The 2025 result is especially notable because demand rose even as production declined, pointing to tighter market fundamentals and reduced surplus availability.
Key demand takeaway
2025 is the first year in this comparison period where record demand coincides with softer supply growth, creating a much tighter supply–demand balance.
From steel to storage: a structural shift
Steel remains the largest end-use segment for vanadium, but its role as the sole engine of growth is changing. Global steel consumption peaked at 110.0 kt in 2021 and fell to 96.3 kt in 2025. Although there was a slight recovery from 2024, steel demand remains below earlier highs.
In contrast, vanadium use in energy storage expanded from just 1.9 kt in 2020 to 15.0 kt in 2025. This dramatic rise shows that vanadium is becoming increasingly important as an energy transition material, particularly through the deployment of vanadium flow batteries.
| Year | Production (kt V) | Total Demand (kt V) | Steel Demand (kt V) | Energy Storage (kt V) |
|---|---|---|---|---|
| 2020 | 109.4 | 103.1 | 101.2 | 1.9 |
| 2021 | 115.7 | 120.4 | 110.0 | 2.9 |
| 2022 | 117.9 | 115.6 | 102.1 | 5.1 |
| 2023 | 126.7 | 118.2 | 100.0 | 8.1 |
| 2024 | 129.1 | 118.9 | 95.3 | 11.8 |
| 2025 | 122.7 | 123.7 | 96.3 | 15.0 |
Energy storage: the fastest-growing segment
Energy storage has become the strongest source of incremental demand in the vanadium market. Between 2020 and 2025, consumption in this segment increased by nearly eight times, rising from 1.9 kt to 15.0 kt.
China accounts for the overwhelming majority of this growth, representing around 95% of global vanadium consumption in energy storage in 2025. This reflects large-scale investment in vanadium flow battery projects and growing policy support for long-duration energy storage.
Why it matters
- Energy storage is now the main source of incremental vanadium demand.
- Growth in this segment is reshaping long-term market expectations.
- Vanadium is evolving from a steel alloying material into a strategic energy-transition resource.
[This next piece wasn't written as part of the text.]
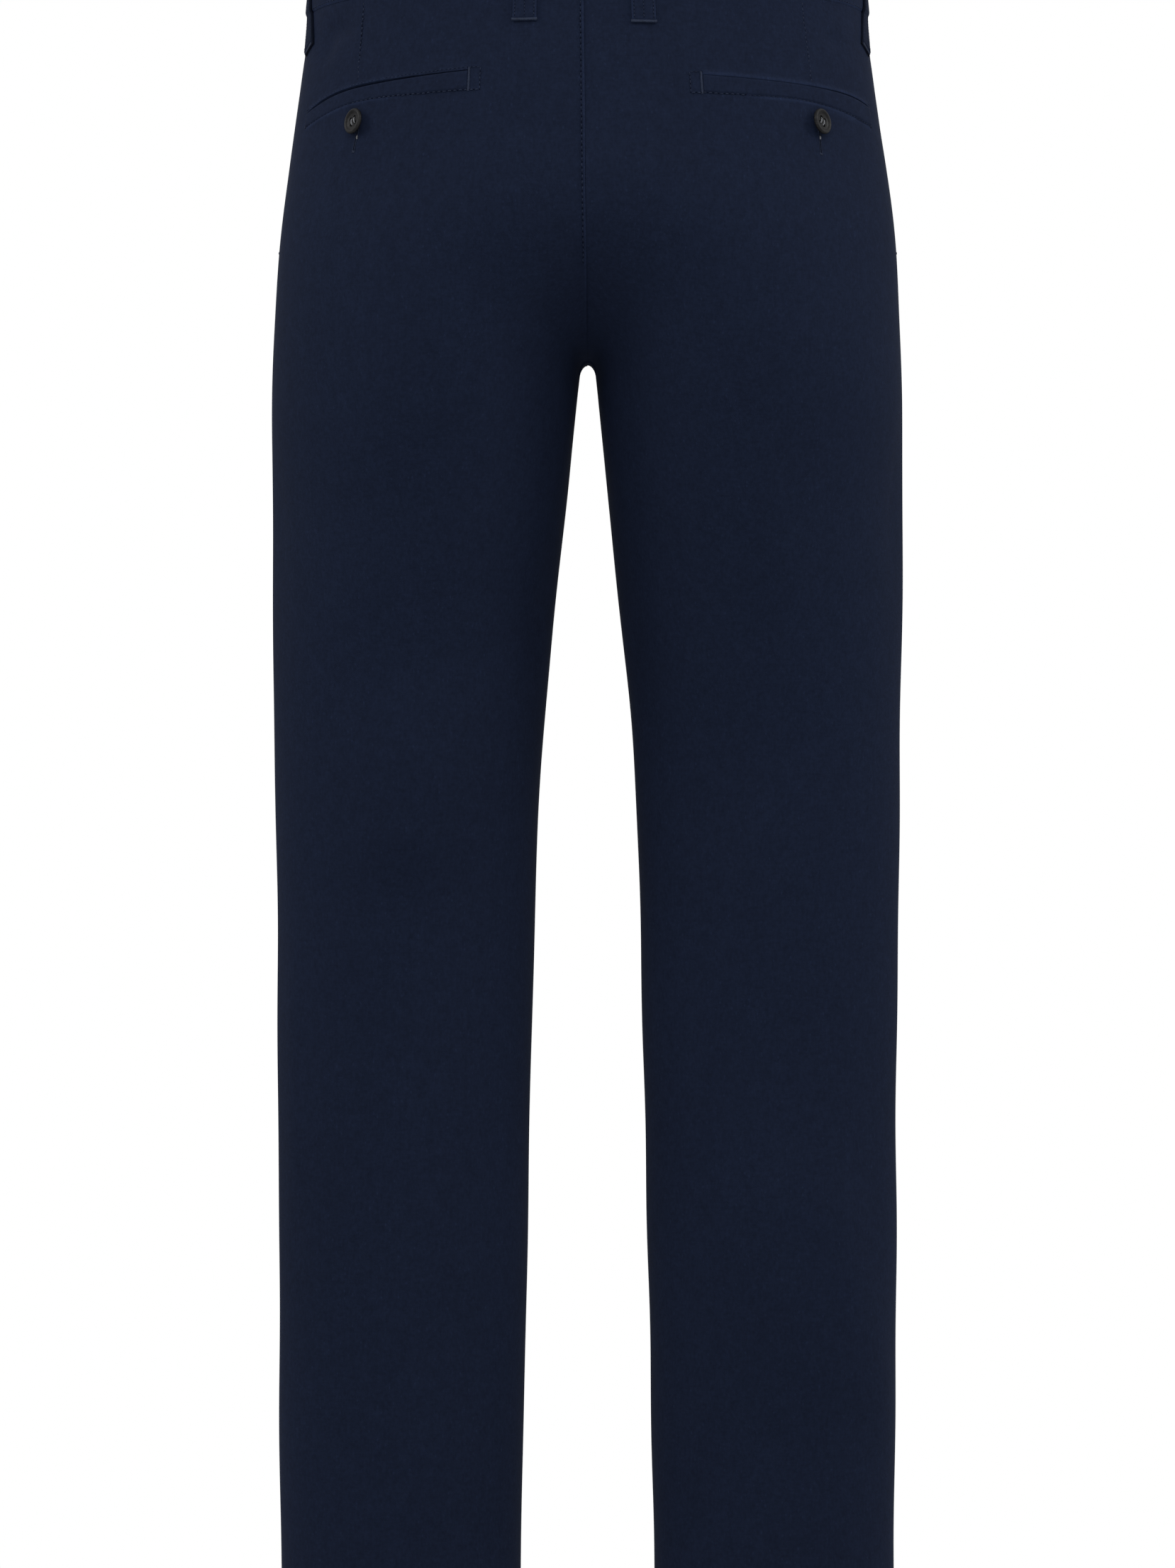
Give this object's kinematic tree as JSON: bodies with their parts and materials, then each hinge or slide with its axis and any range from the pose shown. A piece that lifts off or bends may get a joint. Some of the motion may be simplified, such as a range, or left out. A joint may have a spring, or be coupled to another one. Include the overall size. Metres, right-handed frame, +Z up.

Other applications continue to support demand
Beyond steel and energy storage, vanadium demand in titanium, chemicals, and catalysts also recorded steady growth over the 2020–2025 period. These sectors remain smaller in scale, but they provide important diversification and reinforce vanadium’s role across a broad range of industrial and high-performance applications.
“Compared with 2020–2024, 2025 stands out as the year in which the vanadium market shifted from broad supply expansion to a much tighter and more strategically driven balance.”